McDonagh's winner, the team's third in overtime this spring, came after Jesper Fast batted down a Capitals pass attempt in mid-air and sent the puck to Derek Stepan. McDonagh took a drop pass from Stepan, who had also set up Kreider in about the same area of the ice, near the left faceoff circle, and fired.

His wrister hit defenseman Tim Gleason and went past Holtby. "We had to regroup, our season was on the line," McDonagh said. "I was joining the play, and I knew I had a lot of time. Step pump-faked and was able to drop it."

"It looked like he [Stepan] was going to shoot it," said Holtby. "I lost him a bit with bodies in front. I saw he dropped it back and I didn't know where it went. I heard it hit a stick and that was it."

Stepan knew what he was doing: "My initial thought was shot. There was just too much traffic. I saw him [McDonagh] before, then I did hear him call for the puck. It's good to get the ball rolling. We can enjoy this for about 10 minutes, then concentrate on Sunday."

Kreider forced overtime when he took Stepan's feed and fired from his knees. The puck ticked Brooks Orpik's skate to tie the game at 1. "Kreids was able to make a nice play on the entry and gets himself open," said Stepan. "The way he shoots he can beat a lot of goalies from there."

Curtis Glencross had given the Caps a 1-0 lead at 10:54 of the third on a breakaway after Keith Yandle pinched and Tom Wilson knocked the puck away from Kevin Klein. Lundqvist made the initial save, but Glencross knocked his own rebound over the fallen goalie.
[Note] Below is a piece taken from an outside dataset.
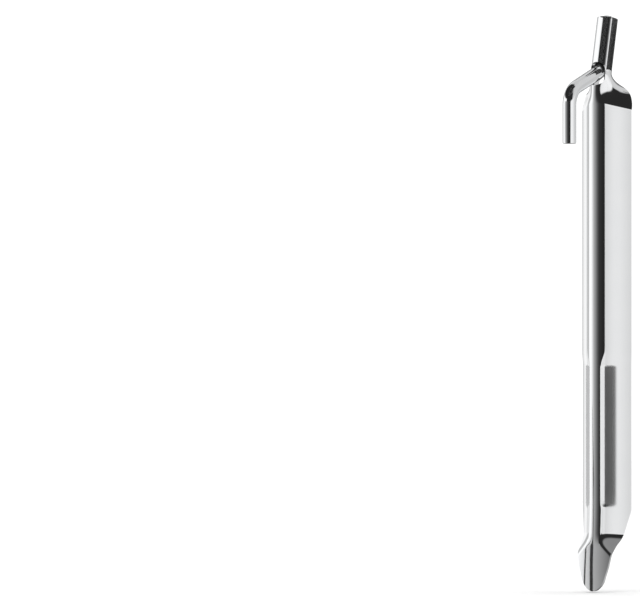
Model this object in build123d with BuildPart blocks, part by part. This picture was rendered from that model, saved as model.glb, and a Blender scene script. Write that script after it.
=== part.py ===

The Rangers had come out flying, outshooting the Capitals 14-4 halfway through the first period. But there were plenty of close calls in the second. Stepan's rebound from the left side, with a mostly open net from 20 feet away, was tipped high when Mike Green lunged with his stick at 3:10. Holtby robbed St. Louis twce, once from the low slot with his glove at 7:08. Kreider's rebound of his own shot on the power play got through Holtby, but with the puck rolling toward the line, Matt Niskanen swept it away.

The Caps got a puck past Lundqvist with 2:09 left in the second. Niskanen's long shot, with Joel Ward battling with McDonagh in front, bounced off Ward, but contact was made with Lundqvist. A review confirmed goaltender interference.

"It's just a big relief," Lundqvist said about the comeback. "We work so hard to get the looks and to try to score goals and when you do, at such an important time in the game and the season, it's a big relief."